EXERCISE TASK: Below you will find a set of lines. Repeat them all exactly.

DATASET CONTENT:
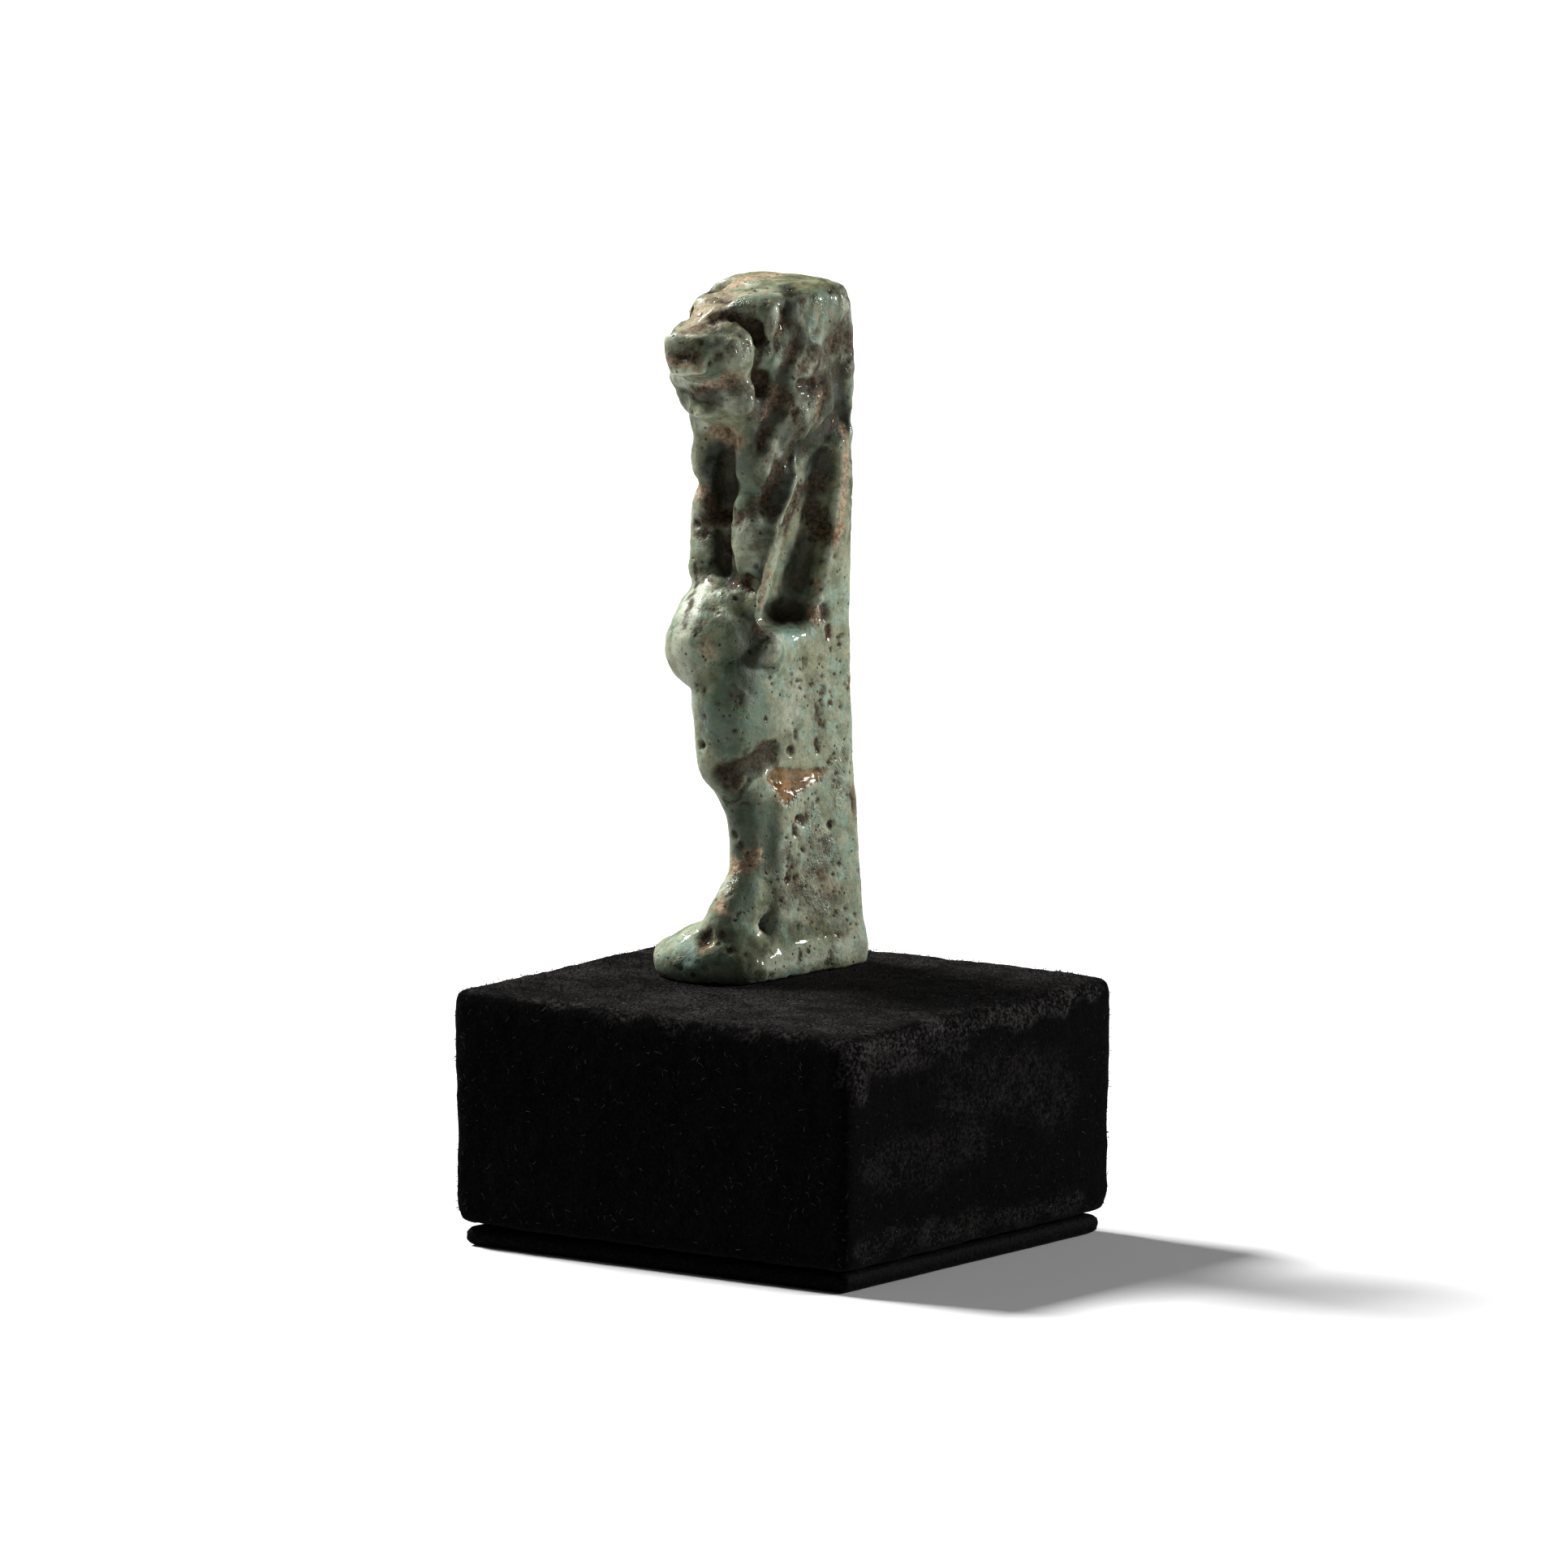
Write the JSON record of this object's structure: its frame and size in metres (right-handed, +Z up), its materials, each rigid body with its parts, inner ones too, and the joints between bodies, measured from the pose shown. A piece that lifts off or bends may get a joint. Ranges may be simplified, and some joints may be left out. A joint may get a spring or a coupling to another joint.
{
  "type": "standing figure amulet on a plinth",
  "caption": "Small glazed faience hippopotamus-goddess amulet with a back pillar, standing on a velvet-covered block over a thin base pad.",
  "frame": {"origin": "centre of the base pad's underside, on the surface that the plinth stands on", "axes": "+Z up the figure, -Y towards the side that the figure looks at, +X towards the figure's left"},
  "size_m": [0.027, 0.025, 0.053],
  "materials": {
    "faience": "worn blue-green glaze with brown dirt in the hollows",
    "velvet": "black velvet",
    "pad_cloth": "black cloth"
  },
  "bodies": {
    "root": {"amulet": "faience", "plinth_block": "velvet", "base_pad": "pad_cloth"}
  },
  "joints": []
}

FINISHED TASK:
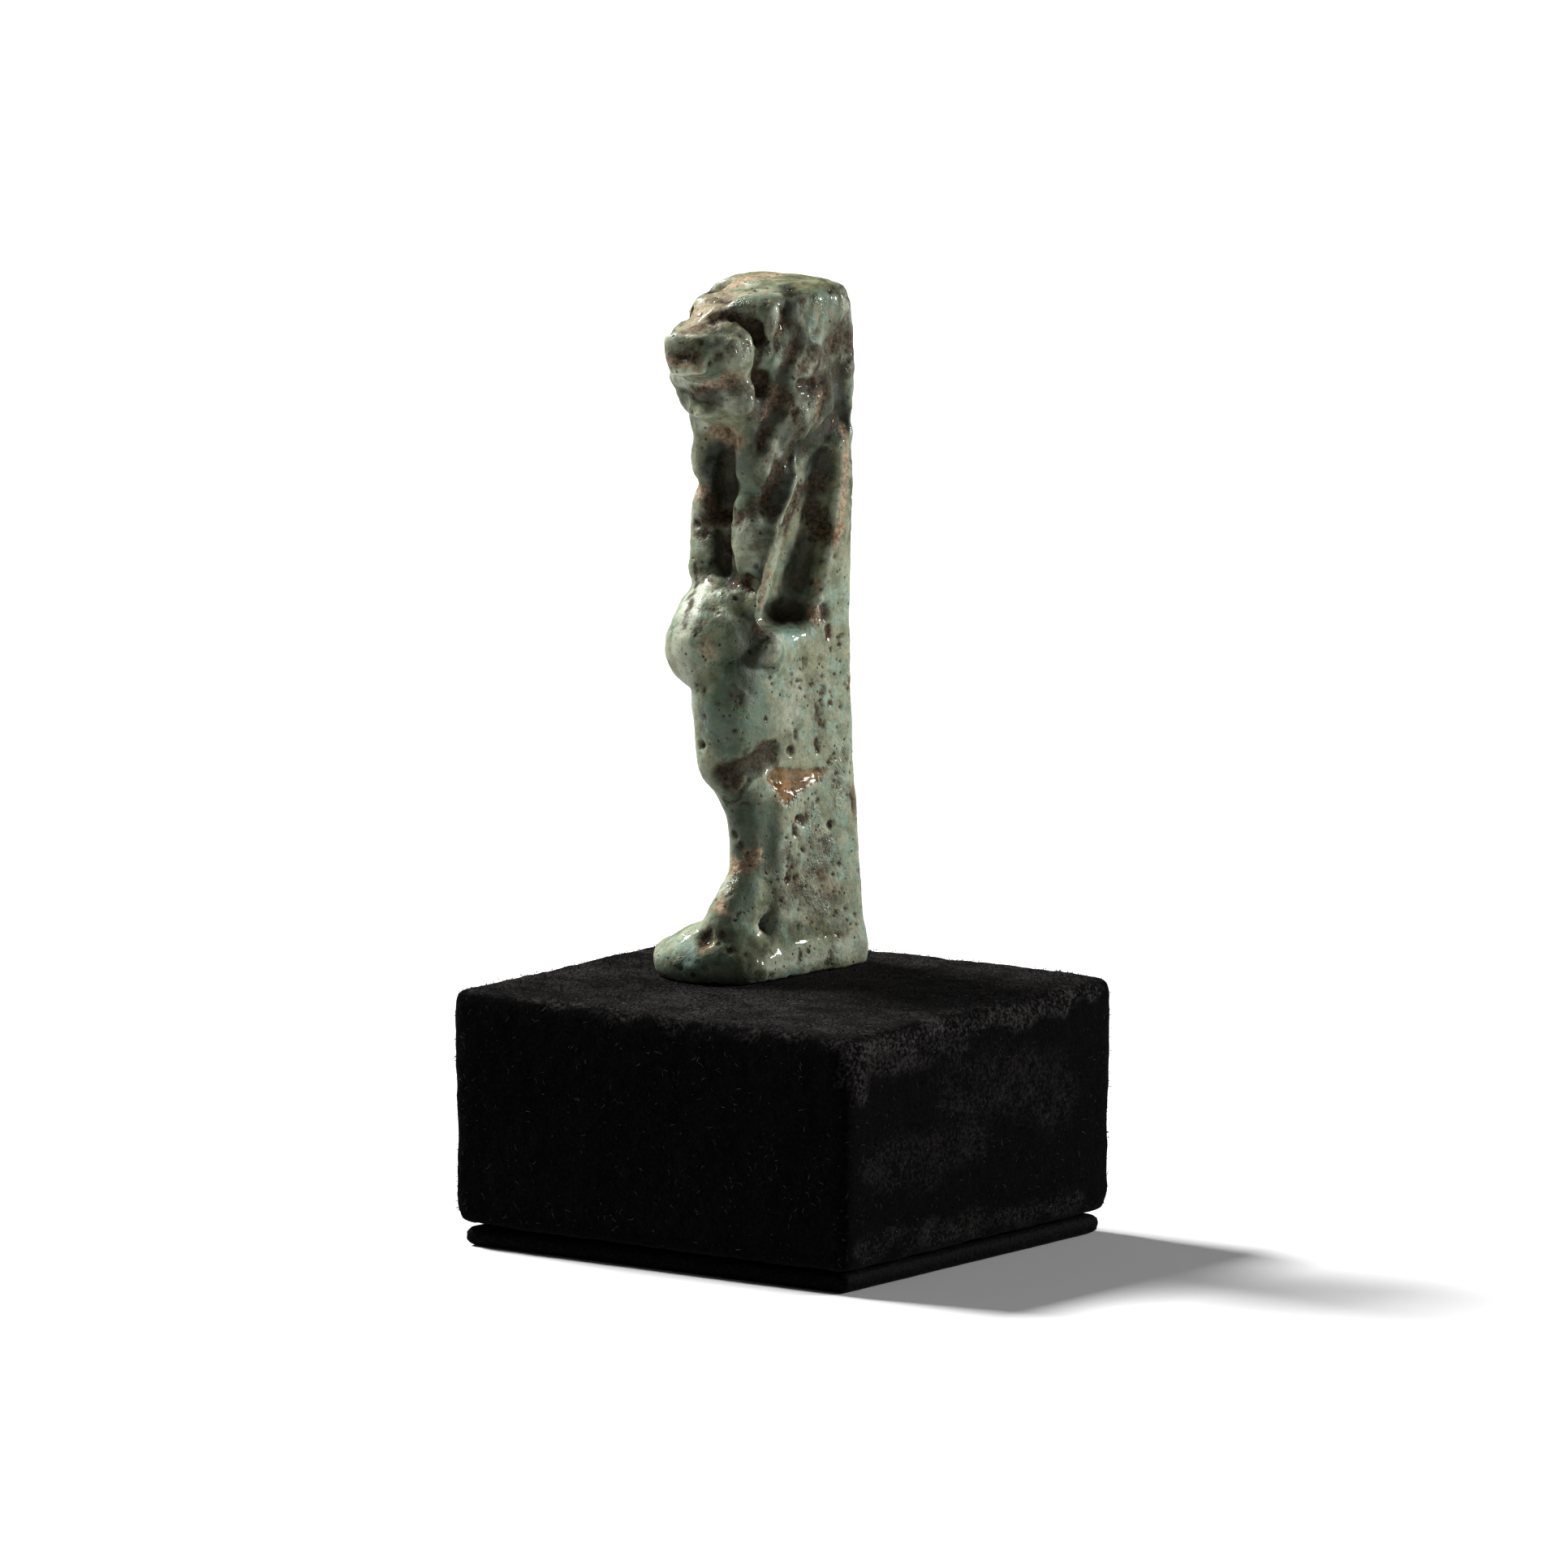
Write the JSON record of this object's structure: its frame and size in metres (right-handed, +Z up), its materials, each rigid body with its parts, inner ones too, and the joints between bodies, measured from the pose shown. A piece that lifts off or bends may get a joint. Ranges may be simplified, and some joints may be left out. A joint may get a spring or a coupling to another joint.
{
  "type": "standing figure amulet on a plinth",
  "caption": "Small glazed faience hippopotamus-goddess amulet with a back pillar, standing on a velvet-covered block over a thin base pad.",
  "frame": {"origin": "centre of the base pad's underside, on the surface that the plinth stands on", "axes": "+Z up the figure, -Y towards the side that the figure looks at, +X towards the figure's left"},
  "size_m": [0.027, 0.025, 0.053],
  "materials": {
    "faience": "worn blue-green glaze with brown dirt in the hollows",
    "velvet": "black velvet",
    "pad_cloth": "black cloth"
  },
  "bodies": {
    "root": {"amulet": "faience", "plinth_block": "velvet", "base_pad": "pad_cloth"}
  },
  "joints": []
}